C. Theivarasu and Rangaswamy Murugesan

In the present work, ab initio and density functional theory (DFT) calculations are carried out on the energetic molecule 1-phenyl-2-nitroguanidine to understand its bond topology and its energetic properties using Bader’s atoms in molecules (AIM) theory. The optimized geometry predicts that the molecular structure of the compound is nonplanar, but contains two almost planar fragments: nitroguanyl group and phenyl group. The B3LYP/6-31G (d,p) theoretical level predicts that the electron density ρ(r) at the bond critical point of phenyl C-N bond is smaller than that of C-N bonds in nitroguanyl group. Based on the magnitude and sign of the Laplacian —2 ρ(r) and electron energy density he (r) at the critical points of bonds, the interactions are classified as covalent type of interaction in terms of atoms in molecules theory. The energy of the hydrogen bond is evaluated using the Espinoza’s formula.

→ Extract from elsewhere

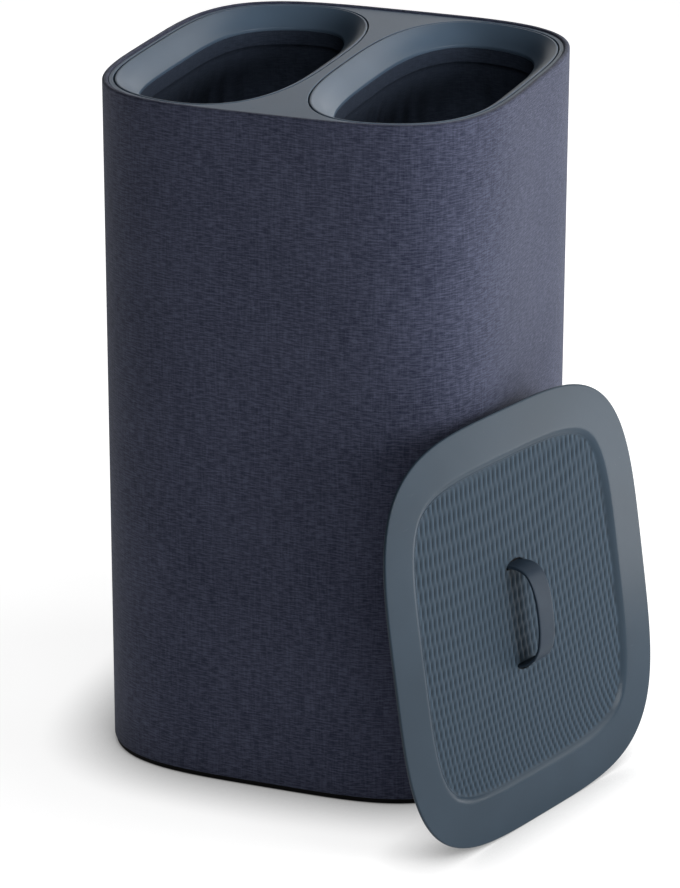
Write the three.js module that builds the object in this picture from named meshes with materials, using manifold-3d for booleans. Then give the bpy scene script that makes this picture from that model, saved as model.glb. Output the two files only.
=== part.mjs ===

The electron energy density he(r) and – g(r)/v(r) value of hydrogen bond confirm the partly covalent nature of hydrogen bond. The impact sensitivity (90.5 cm) and oxygen balance (– 9.99%) were calculated and compared with energetic molecules. Large negative electrostatic potential regions were found near the nitro groups where reaction is expected to occur. The stability of compound was considered based on the values of the bond ellipticity and ESP.